Depuis le début du confinement, j'entends (et je vois) beaucoup
l'association "handicap = fragilité". Et ça m'énerve régulièrement. Du coups,
pour éviter de continuer à m’énerver dans mon salon, je fais en faire un billet
sur toute les aberrations que ça engendrent.
En premier lieux parce que le handicap ne peut pas être pris dans son ensemble.
Ce n'est pas parce que vous avez un handicap sensoriel que médicalement vous
avez des difficultés cardiaques et respiratoires. D'ailleurs la liste des
personnes fragiles n'est absolument pas sur des critères de taux et de type de
handicap mais fixée selon de contraintes administratives. Ainsi le fait d'avoir
une affection de longue durée rend à risque alors qu'il y a des ALD
n’entraînant pas systématiquement de handicap et inversement des handicaps qui
ne découlent d'aucune ALD. Même s'il y a des repères médico-sociaux permettant
d'évaluer le handicap, ils sont standardisés et pas toujours exempts
d'appréciations personnelles. Et comme il y a également un biais en or massif
sur les demandes avec la difficulté psychologique de se retrouver dans un
groupe social particulièrement stigmatisé, le recoupement entre fragilité
médical et handicap ne peut pas se faire.
En deuxième lieu, cette notion de fragilité a besoin d'être précisée comme
"fragilité médicale". Et c'est essentielle. Avoir des difficultés financières
aggravées par le confinement ne vous rend pas fragile tout court. C'est plus
les déserts médicaux et l'inégal accès à la médecine de ville qui le fait. Donc
même si fragilité financière et fragilité médicale peuvent être liées l'un
n’entraîne pas l'autre. La fragilité médicale est froide comme une échelle
d'évaluation. C'est oui ou c'est non mais il n'y a pas d'entre deux. La
médecine actuelle se veut rationnelle et scientifique à la différence de la
médecin philosophique d’Hippocrate. Et c'est là aussi un biais validiste. La
"bonne santé" est un état d'absence de maladie. Point à la ligne.

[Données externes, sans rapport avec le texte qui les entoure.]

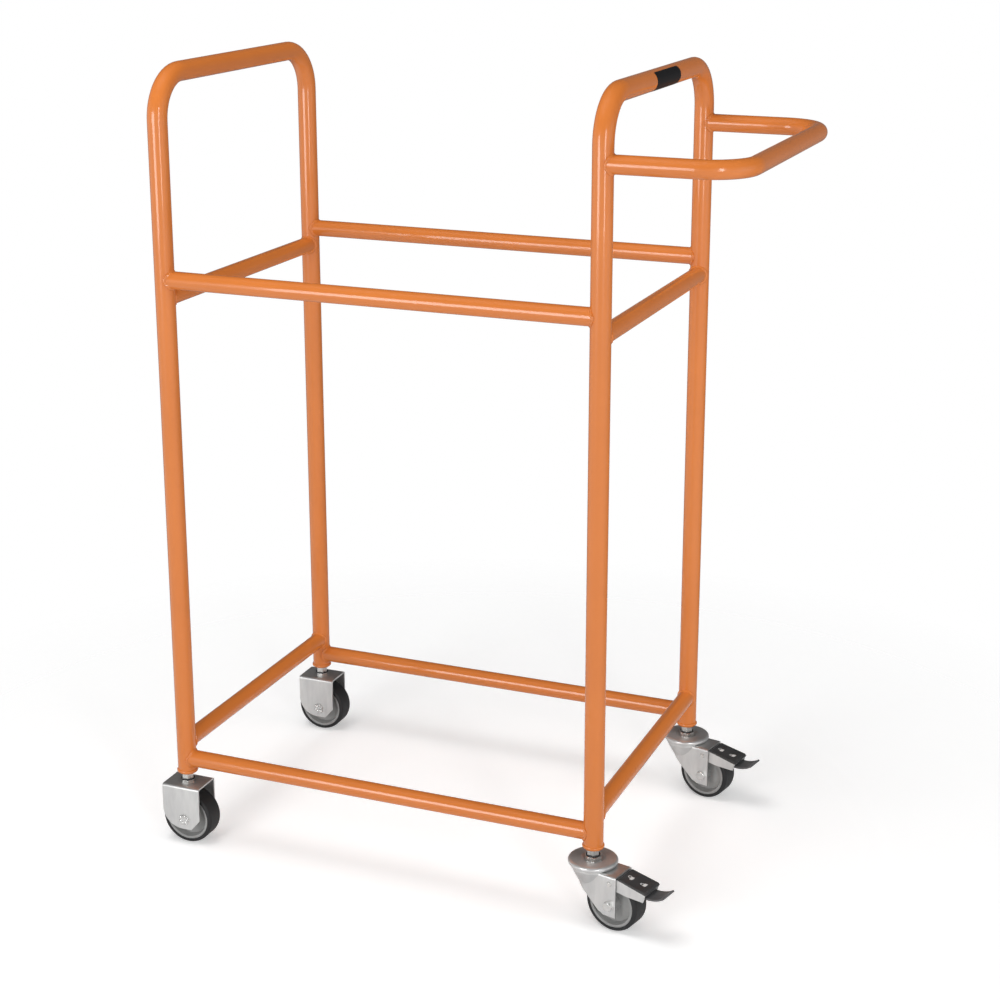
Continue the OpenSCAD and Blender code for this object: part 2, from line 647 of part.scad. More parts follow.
// The release tongue: a strip under the lever's end that curves up behind it
module release_tongue() {
    intersection() {
        translate([tongue_x, 0, tongue_z + tongue_r]) rotate([90, 0, 0]) difference() {
            cylinder(h = tongue_w, r = tongue_r + tongue_t / 2, center = true, $fn = 96);
            cylinder(h = tongue_w + 2, r = tongue_r - tongue_t / 2, center = true, $fn = 96);
        }
        upright(tongue_w + 2) polygon([[tongue_x, tongue_z + tongue_r],
            [tongue_x, tongue_z - 0.3 * tongue_r],
            [tongue_x + 1.3 * tongue_r * sin(tongue_sweep / 2),
                tongue_z + tongue_r - 1.3 * tongue_r * cos(tongue_sweep / 2)],
            [tongue_x + 1.3 * tongue_r * sin(tongue_sweep),
                tongue_z + tongue_r - 1.3 * tongue_r * cos(tongue_sweep)]]);
    }
    upright(tongue_w) polygon([[tongue_x, tongue_z - tongue_t / 2],
        [tongue_x, tongue_z + tongue_t / 2], [tongue_x - 4, tongue_z + tongue_t / 2],
        [tongue_x - 5, lever_top(tongue_x - 5) - lever_t],
        [tongue_x - 13, lever_top(tongue_x - 13) - lever_t],
        [tongue_x - 13, tongue_z - tongue_t / 2]]);
}

module front_right_release_tongue() color([0.3, 0.3, 0.31]) at_front_right() release_tongue();
module rear_right_release_tongue() color([0.3, 0.3, 0.31]) at_rear_right() release_tongue();

left_end_hoop();
right_end_hoop();
upper_front_rail();
upper_rear_rail();
lower_front_rail();
lower_rear_rail();
upper_left_cross_rail();
upper_right_cross_rail();
lower_left_cross_rail();
lower_right_cross_rail();
push_handle();
leg_end_bushes();
rail_weld_beads();
handle_weld_beads();
leg_weld_beads();
stem_nuts();
stem_lock_washers();
fixed_caster_stems();
front_left_fork();
rear_left_fork();
front_left_axle();
rear_left_axle();
front_left_hub();
front_left_tyre();
front_left_wheel_bushes();
rear_left_hub();
rear_left_tyre();
rear_left_wheel_bushes();
front_right_kingpin_stem();
front_right_swivel_head();
front_right_bearing_balls();
front_right_fork();
front_right_axle_bolt();
front_right_axle_nut();
front_right_hub();
front_right_tyre();
front_right_wheel_bushes();
front_right_brake_lever();
front_right_brake_rivets();
front_right_brake_shoe();
front_right_pedal_cover();
front_right_release_tongue();
rear_right_kingpin_stem();
rear_right_swivel_head();
rear_right_bearing_balls();
rear_right_fork();
rear_right_axle_bolt();
rear_right_axle_nut();
rear_right_hub();
rear_right_tyre();
rear_right_wheel_bushes();
rear_right_brake_lever();
rear_right_brake_rivets();
rear_right_brake_shoe();
rear_right_pedal_cover();
rear_right_release_tongue();
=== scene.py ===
# %% [markdown]
# # A tyre trolley, dressed in Blender
# The trolley comes out of CAD as bent tubes, forks, wheels and brakes, each a piece of its own. This
# lesson gives each piece its finish, and adds the small things that CAD leaves out: soft weld seams,
# staked axle ends, the marks on the brake pedals and a plain label. Everything is in metres, in the same
# frame as the CAD.

# %% Load the frame
import json
import math

import bpy
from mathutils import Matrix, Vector


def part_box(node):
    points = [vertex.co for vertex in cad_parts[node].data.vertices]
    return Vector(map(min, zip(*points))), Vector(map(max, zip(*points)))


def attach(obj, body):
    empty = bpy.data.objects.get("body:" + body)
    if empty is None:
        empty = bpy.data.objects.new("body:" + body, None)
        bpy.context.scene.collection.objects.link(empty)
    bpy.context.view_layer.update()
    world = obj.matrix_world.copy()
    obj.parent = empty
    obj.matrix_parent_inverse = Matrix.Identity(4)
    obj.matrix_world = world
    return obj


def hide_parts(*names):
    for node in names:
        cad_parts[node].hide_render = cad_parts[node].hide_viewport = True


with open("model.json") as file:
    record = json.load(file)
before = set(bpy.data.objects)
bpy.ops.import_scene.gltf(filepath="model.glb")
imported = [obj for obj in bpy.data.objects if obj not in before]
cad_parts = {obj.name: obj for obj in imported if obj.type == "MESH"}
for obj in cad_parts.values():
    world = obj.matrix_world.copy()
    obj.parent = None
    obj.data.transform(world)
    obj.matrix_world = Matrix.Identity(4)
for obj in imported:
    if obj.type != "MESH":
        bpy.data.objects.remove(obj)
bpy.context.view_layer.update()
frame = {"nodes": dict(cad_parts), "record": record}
nodes = frame["nodes"]

# %% [markdown]
# The shader groups come first. Powder coat, plated steel, moulded plastic and rubber all share two
# effects: a fine grain that makes the surface a little uneven, and worn or dusty edges.
# Each effect is a node group with named sockets, built once, and each material gives it its own values.
# The grain has two outputs: a fine height for the bump, and broad clouds along which a colour can drift.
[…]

Les questions
de fragilités financières, territoriales ou éducationnels ne concerne pas cette
médecine.
Finalement (et c'est là qu’apparaît mon copain capitalisme), relire une
fragilité comme un handicap et un plus grand risque de décéder du covid-19
n'est que faire en sorte de "classer" les humains par catégorie de droit à
l'accès de soins de réanimation. Pour les "grands handicapés" et les personnes
très âgées, ceux qui ne font que "coûter" à la société, n'ont pas les mêmes
droits parce qu'il est question de rationalité et non d'empathie. C'est une
question de hiérarchisation des corps et de leur capacité au travail. Dans une
société capitaliste, l'idée qu'il puisse y avoir une vie heureuse et fructueuse
très loin du standard du travailleur moyen parait improbable. Le validisme
classe les corps, la médecine encore plus. Et il est véritablement temps de
passer à une conception médico-sociale du handicap comme le recommande l'OMS
que de rester accrocher sur le modèle médicalisé qui stigmatise plus ou moins
les pathologies en fonction de leur honorabilité.